Una fine non più per una violenza o soffrendo, ma in una dimensione di sacralità, di sublimazione del proprio essere interiore, che si libera delle spoglie mortali sparendo tra gli alberi. È dove dimorano le Eumenidi portatrici di pace, che Carsen fa apparire tra i cipressi vestite di verde tra sinuosità femminili o incisiva mimica gestualità, dividendo con loro la parte del coro che Sofocle aveva riservato solo ai cittadini di Atene. Una spettacolarizzazione senza eccessi, come anche l'uso scenografico di crateri di coccio e che versano simbolica acqua, per un testo che non ne offre quasi possibilità. 'Edipo a Colono' Sofocle lo ha scritto a novant'anni e mette un'intensità e delicatezza nella sua scoperta di fragilità, nel suo umano disfarsi, in cui probabilmente riflette la propria e indaga il mistero, l'inconcepibilità della morte. Accanto a questa dimensione umana comunque evidenzia anche un discorso politico. La tragedia andò in scena nel 401 a.C. quando la polis greca, la grandezza di Atene, con Sparta vincitrice, è vittima della sua stessa mania e forza del potere, qui rappresentata da Creonte (Paolo Mazzarelli), vestito di nero come Edipo e come tutti coloro che arrivano dal suo passato, compreso poi il figlio Polinice (Simone Severini), che lo rivorrebbe a Tebe solo perché un oracolo predice che il luogo dove Edipo sarà sepolto sarà per sempre protetto e invincibile. Al contrario indica l'alternativa il Re Teseo (Masssimo Nicolini), vestito di bianco come il coro di tutti gli altri abitanti di Atene, che accoglie e protegge Edipo in nome della compassione, della giustizia, dell'ospitalità dello straniero nonostante la fama che si porta appresso. Edipo, quasi antesignano del re Lear, con i due figli che non perdona perché lottano tra loro per il potere, ha anche quasi sempre in scena con lui due figlie pietose che gli sono accanto nella miseria della peregrinazione e gli ultimi giorni, in partecipe dialogo, rese con evidente amorevolezza e inquietudine interrogativa Antigone da un'intensa, luminosa Fotinì Peluso e Ismene da una non meno apprensiva Clara Bortolotti.

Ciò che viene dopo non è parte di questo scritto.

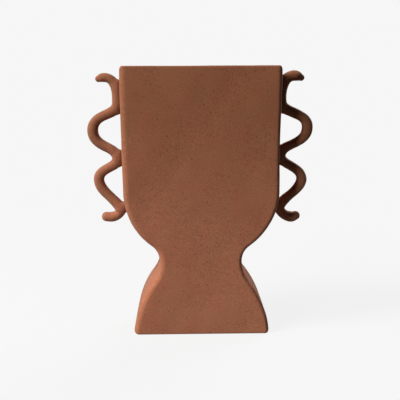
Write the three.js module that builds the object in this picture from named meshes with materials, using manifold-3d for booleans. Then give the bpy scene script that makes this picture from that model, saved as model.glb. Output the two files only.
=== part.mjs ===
// A flat vase in unglazed stoneware, built from slabs: a front and a back slab, a bent strip down
// each side, a floor, and on each side a hand-rolled coil handle that waves down the wall.
// Millimetres, +Z up, the front faces -Y. The origin is on the table under the middle of the vase.
import * as THREE from "three";
import { mergeVertices } from "three/addons/utils/BufferGeometryUtils.js";
import Module from "manifold-3d";

// Overall sizes
const height = 300;
const depth = 64;

// Clay thicknesses and the slip joint left between curved pieces
const slabWall = 6;
const stripWall = 6;
const floorWall = 7;
const slipGap = 0.3;

// Front outline: half widths, heights and radii, from the rim down
const rimHalfWidth = 86;
const sideLean = THREE.MathUtils.degToRad(0.2);
const bowlTop = 164.5;
const neckRadiusAbove = 21;
const neckHalfWidth = 46;
const neckHeight = 86.5;
const neckRadiusBelow = 41;
const footHalfWidth = 77;
const footFlare = THREE.MathUtils.degToRad(5.5);

// Softened edges
const faceRound = 5.5;
const rimRound = 2;
const lipRound = 1.6;
const footRound = 1.6;
const rimCorner = 4;
const footCorner = 4;
const leastCorner = 0.6;
const leastFlat = 0.5;

// Handles: each bend of the coil, from the horn at the top to the tail at the bottom. "out" is how far
// the coil's middle stands out from the wall, "down" its depth below the rim, "heading" the coil's
// direction there in degrees (180 inwards, 270 down, 360 outwards), "pull" how far the curve keeps to
// that direction before and after the bend, and "radius" the coil's radius.
const leftBends = [
  { name: "horn tip", out: 25.6, down: 14.8, heading: 155, pull: [0, 1], radius: 2.9 },
  { name: "horn crest", out: 17.6, down: 12.7, heading: 183, pull: [4, 9.5], radius: 4.9 },
  { name: "wall run", out: 4.5, down: 42.5, heading: 276, pull: [15, 12], radius: 6.1 },
  { name: "upper crest", out: 33.2, down: 72, heading: 266, pull: [22, 17.5], radius: 5.8 },
  { name: "upper trough", out: 5.9, down: 100.2, heading: 261, pull: [11.5, 10.5], radius: 6.1 },
  { name: "lower crest", out: 28.5, down: 126.5, heading: 267, pull: [14.5, 14], radius: 5.6 },
  { name: "lower trough", out: 8.3, down: 159.2, heading: 257, pull: [8.5, 5], radius: 6.2 },
  { name: "tail bend", out: 18.8, down: 169, heading: 364, pull: [2.5, 2.5], radius: 5.5 },
  { name: "tail tip", out: 24.8, down: 168.6, heading: 376, pull: [2, 0], radius: 5.5 },
];
const rightBends = [
  { name: "horn tip", out: 25.6, down: 14, heading: 158, pull: [0, 2], radius: 3.1 },
  { name: "horn crest", out: 17.5, down: 11.4, heading: 177, pull: [4.5, 10.5], radius: 5.2 },
  { name: "wall run", out: 3.5, down: 41, heading: 278, pull: [16, 11], radius: 6.3 },
  { name: "upper crest", out: 34.2, down: 67.7, heading: 273, pull: [16.5, 21], radius: 5.5 },
  { name: "upper trough", out: 4.5, down: 99, heading: 265, pull: [13.5, 11.5], radius: 5.6 },
  { name: "lower crest", out: 29.6, down: 128, heading: 264, pull: [16.5, 11.5], radius: 5.4 },
  { name: "lower trough", out: 8.6, down: 157.4, heading: 253, pull: [8, 6], radius: 5.9 },
  { name: "tail bend", out: 21, down: 170.4, heading: 354, pull: [6, 5.3], radius: 6.1 },
  { name: "tail tip", out: 27.4, down: 169, heading: 364, pull: [2, 0], radius: 5 },
];
const strandThinning = 0.7;

// The coil's section is a superellipse a little deeper than wide. Where the coil lies close to the wall
// it spreads in depth, and its side towards the wall is pushed out until it is pressed on.
const coilSquareness = 2.35;
const coilDepthRatio = 1.12;
const padSpread = 0.16;
const pressDepth = 0.6;
const pressReach = 4.5;
const pressFade = 2;

// Fineness of the curves
const faceRoundSteps = 4;
const lipRoundSteps = 3;
const cornerSteps = 4;
const bowlSteps = 12;
const neckSteps = 7;
const flankSteps = 9;
const stepsPerSpan = 9;
const stepsPerShortSpan = 3;
const coilSides = 16;
const tipRings = 4;
const tipQuarterTurn = 0.96;
const weldDistance = 1e-4;

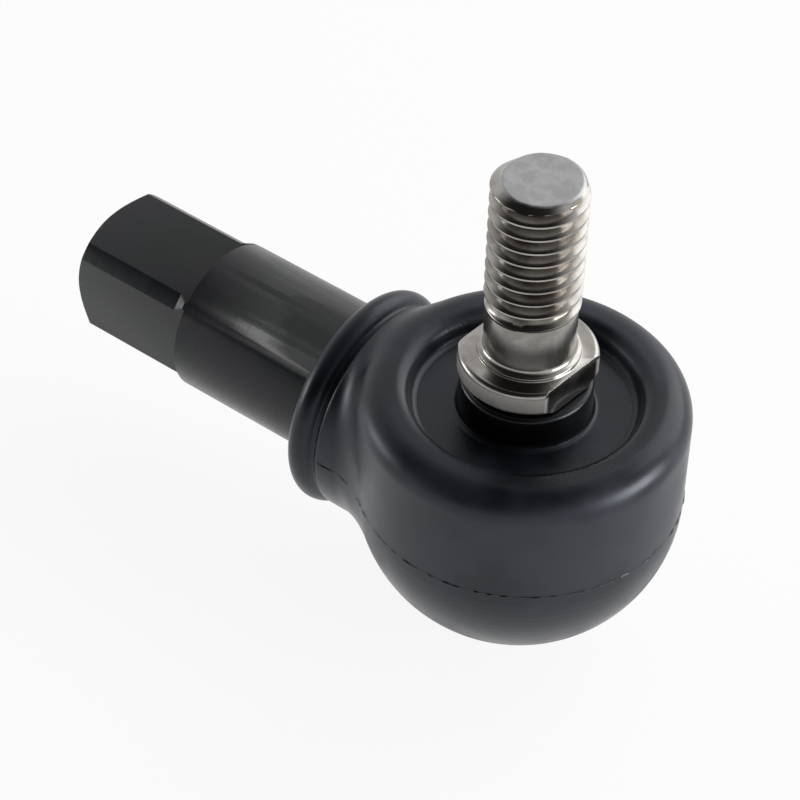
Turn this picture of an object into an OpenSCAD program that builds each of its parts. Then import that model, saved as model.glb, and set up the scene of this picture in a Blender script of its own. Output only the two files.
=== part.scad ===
// Sealed tie rod end: a ball stud in a booted socket, on an internally threaded shank.
// The origin is the centre of the ball. +Z runs up the stud and the shank points along -X.

/* [Ball stud] */
// Diameter of the ball
ball_d = 15; // [14.6:0.1:15.2]
// Diameter of the stud between the ball and the collar
neck_d = 8.6; // [8:0.1:8.8]
// Major diameter of the stud's thread
thread_d = 9.46; // [9.3:0.02:9.9]
// Height at which the full thread starts, above the ball's centre
thread_low = 23.6; // [21:0.1:26]
// Height of the stud's flat end above the ball's centre
stud_top = 38.5; // [36:0.1:42]
// Diameter of the flat at the stud's end, inside its chamfer
stud_end_d = 8.1; // [7.2:0.1:8.4]

/* [Collar] */
// Diameter of the collar
collar_d = 13.8; // [13.4:0.1:14.2]
// Diameter of the collar's conical foot
collar_foot_d = 12; // [11.6:0.1:12.4]
// Height of the collar's underside
collar_low = 14.2; // [14.1:0.1:14.6]
// Height of the collar's top, where the mating arm seats
collar_top = 17.6; // [17:0.1:18.2]
// Size across the collar's two wrench flats
collar_flats = 11.1; // [10.6:0.1:11.6]
// Angle of the collar's flats about the stud
collar_turn = -4.4; // [-10:0.1:10]

/* [Socket] */
// Outer diameter of the socket's head
head_d = 29.1; // [28.8:0.1:29.4]
// Height of the rim of the socket's head
head_top = 10.4; // [10.2:0.1:10.6]
// Bore that holds the bearing shells
bore_d = 22.4; // [22.2:0.1:22.6]
// Pocket under the bore that holds the spring
pocket_d = 17.2; // [16.8:0.1:17.6]
// Depth of the pocket's floor below the ball's centre
pocket_depth = 10.5; // [10.4:0.1:10.8]

/* [Shank] */
// Diameter of the shank
shank_d = 16.5; // [16:0.1:17]
// Distance from the ball's centre to the wrench flats
flats_start = 38.7; // [37:0.1:40]
// Distance from the ball's centre to the shank's end
shank_end = 54; // [52:0.1:56]
// Diameter over the corners of the squared end
corner_d = 15.5; // [15:0.1:15.9]
// Size across the shank's four wrench flats
shank_flats = 12.2; // [12:0.1:12.7]
// Angle of the wrench flats about the shank
flats_turn = 4; // [0:0.5:10]
// Bore of the internal thread, at its crests
tap_d = 7.94; // [7.8:0.02:8.2]
// Depth of the internal thread from the shank's end
tap_depth = 22; // [18:0.5:24]

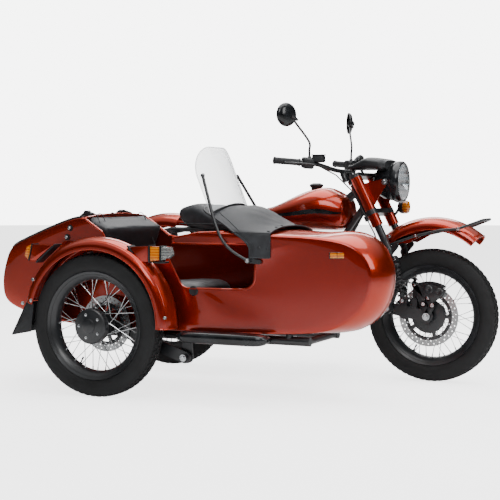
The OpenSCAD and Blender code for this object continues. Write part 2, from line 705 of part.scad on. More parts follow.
module engine_case() color("#8f9296") place() {
    front = crank_x + 160;
    slab(-98, 98) polygon([[crank_x - 150, rail_z + 26], [front - 20, rail_z + 20], [front, rail_z + 60],
        [front, crank_z + 60], [front - 50, crank_z + 130], [crank_x - 100, crank_z + 150],
        [crank_x - 150, crank_z + 110]]);
    translate([crank_x - 146, 0, crank_z + 6]) rotate([0, -90, 0]) cylinder(d1 = 250, d2 = 190, h = 60);
    slab(-78, 78) polygon([[crank_x - 200, crank_z - 70], [crank_x - 200, crank_z + 90],
        [crank_x - 350, crank_z + 60], [crank_x - 400, crank_z + 20], [crank_x - 400, crank_z - 60]]);
    translate([front - 2, 0, crank_z + 20]) rotate([0, 90, 0]) cylinder(d = 180, h = 36);
    both_sides() pin(crank_x, crank_z, 178, 96, 112);
    // lugs on the lower frame tubes
    lug = frame_half - frame_d / 2 - seat_gap;
    for (x = [crank_x - 120, crank_x + 90]) slab(-lug, lug) link([x, rail_z + 2], [x, rail_z + 36], 12, 12);
}

module cylinders() color("#9a9da1") place() both_sides() {
    head = engine_half - 108;
    pin(crank_x, crank_z, 112, 112 + seat_gap, head);
    for (y = [118:13:head - 8]) pin(crank_x, crank_z, 2 * fin_r, y, y + 5);
    slab(head, engine_half - 50) translate([crank_x, crank_z]) offset(r = 14, $fn = 32)
        square([132, 128], center = true);
    slab(engine_half - 50, engine_half) translate([crank_x, crank_z]) offset(r = 22, $fn = 32)
        square([92, 96], center = true);
}

// Throttle bodies behind the cylinders, joined to the air box over the gearbox.
module intake() color(black) place() {
    both_sides() {
        y = engine_half - 78;
        difference() {
            tube([[crank_x - 74, y, crank_z + 33], [crank_x - 170, y, crank_z + 44],
                [crank_x - 250, 120, crank_z + 130], [crank_x - 262, 60, crank_z + 150]], 46);
            head_room(seat_gap);
        }
        bar([crank_x - 100, y, crank_z + 36], [crank_x - 158, y, crank_z + 43], 64);
    }
    slab(-86, 86) polygon([[crank_x - 214, crank_z + 100], [crank_x - 214, crank_z + 230],
        [crank_x - 330, crank_z + 240], [crank_x - 346, crank_z + 84], [crank_x - 300, crank_z + 92]]);
}

muffler_y = 236;
// The cylinder head's outline, grown by a clearance.
module head_room(grow) slab(engine_half - 108 - grow, engine_half - 50 + grow)
    translate([crank_x, crank_z]) offset(r = 14 + grow, $fn = 32) square([132, 128], center = true);
module exhaust() color(steel) place() both_sides() {
    y = engine_half - 84;
    difference() {
        tube([[crank_x + 74, y, crank_z - 20], [crank_x + 124, y, crank_z - 46],
            [crank_x + 120, y - 26, 280], [crank_x + 40, muffler_y - 6, 232],
            [crank_x - 240, muffler_y, 232], [crank_x - 360, muffler_y, 262]], 40);
        head_room(seat_gap);
    }
    bar([crank_x - 352, muffler_y, 260], [crank_x - 420, muffler_y, 268], 62);
    bar([crank_x - 412, muffler_y, 267], [crank_x - 790, muffler_y, 300], 88);
    bar([crank_x - 788, muffler_y, 300], [crank_x - 850, muffler_y, 305], 52);
    bar([crank_x - 440, frame_half + frame_d / 2 + seat_gap, 268], [crank_x - 440, muffler_y, 268], 20);
}

// ---------------------------------------------------------------- tank, seat, covers

tank_front = head_mid.x - 44;
tank_top = 954;
// Half width, top and bottom along the tank, from its rear end (0) to its front (1).
function tank_half(t) = tank_w / 2 * pow(sin(8 + 150 * pow(t, 0.86)), 0.62);
function tank_ridge(t) = tank_top
    - tank_h * (0.56 * pow(1 - ramp(t * 1.25), 1.25) + 0.30 * pow(ramp((t - 0.6) * 2.2), 1.6));
function tank_base(t) = tank_top - tank_h + 46 * pow(1 - ramp(t * 1.7), 1.5) + 78 * ramp((t - 0.78) * 4);
module fuel_tank() color(paint) place() difference() {
    loft([for (k = [0:18]) let (
        t = 0.5 - 0.5 * cos(10 * k),
        e = k == 0 || k == 18 ? 0.35 : (k == 1 || k == 17 ? 0.8 : 1),
        z1 = tank_ridge(t),
        z0 = tank_base(t),
        mid = lerp(z0, z1, 0.42),
        ring = squared([tank_front - tank_l + tank_l * t, 0, 0], tank_half(t) * e, e, 0.72, 0.8, 32))
        [for (p = ring) [p.x, p.y, mid + p.z * (p.z > 0 ? z1 - mid : mid - z0)]]]);
    // tunnel over the frame's spine
    hull() for (p = [spine_front, spine_knee]) translate(p) sphere(d = 44, $fn = 24);
    for (run = [[spine_front, spine_front + [0, 0, -120]],
        [spine_knee, spine_knee + [0, 0, -120]], [spine_front + [0, 0, -60], spine_knee + [0, 0, -60]],
        [spine_front + [0, 0, -120], spine_knee + [0, 0, -120]],
        [spine_knee, spine_rear + [-60, 0, -15]], [spine_knee + [0, 0, -50], spine_rear + [-60, 0, -65]],
        [spine_front, down_front],
        [down_front, down_front + [-40, 0, -120]]])
        hull() for (p = run) translate(p) sphere(d = 60, $fn = 16);
}

cap_x = tank_front - 202;
cap_z = max([for (d = [-23, 0, 23]) tank_ridge((cap_x + d - tank_front) / tank_l + 1)]);
module fuel_cap() color(black) place() translate([cap_x, 0, cap_z + seat_gap - 1]) {
    cylinder(d = 46, h = 14);
    translate([0, 0, 12]) rotate_extrude() polygon([[0, 0], [34, 2], [36, 8], [24, 14], [0, 16]]);
}

seat_front = tank_front - tank_l - 0.8;
seat_rear = seat_front - seat_l;
module rider_seat() color(vinyl) place()
    loft([for (k = [0:14]) let (
        t = 0.5 - 0.5 * cos(180 * k / 14),
        e = sqrt(sin(5 + 170 * k / 14)),
        top = 800 + 75 * (1 - ramp((t - 0.2) * 2.2)) + 14 * ramp((t - 0.7) * 3),
        base = seat_base,
        w = seat_w / 2 * lerp(1, 0.66, ramp((t - 0.35) * 1.6)))
        squared([seat_rear + seat_l * t, 0, (top + base) / 2], w * e, (top - base) / 2 * e, 0.5, 0.55, 24)]);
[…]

Una tragedia di dolore e destino, che dall'estremo patire porta alla liberazione, che è, fatte le inevitabili differenze, lo stesso percorso di 'Elettra', l'altro testo di Sofocle che si alterna con 'Edipo a Colono' in questa sessantesima stagione del Dramma Antico. Una doppia scelta quindi che appare avere un senso in questo momento di giorni martoriati, di guerre e sofferenze, metafora di sofferenza e speranza per una presa di coscienza che il mondo dovrebbe elaborare. E la luna piena che risplendeva alta sulle pietre antiche del Teatro Greco si spera fosse di buon augurio nello spingere alla riflessione.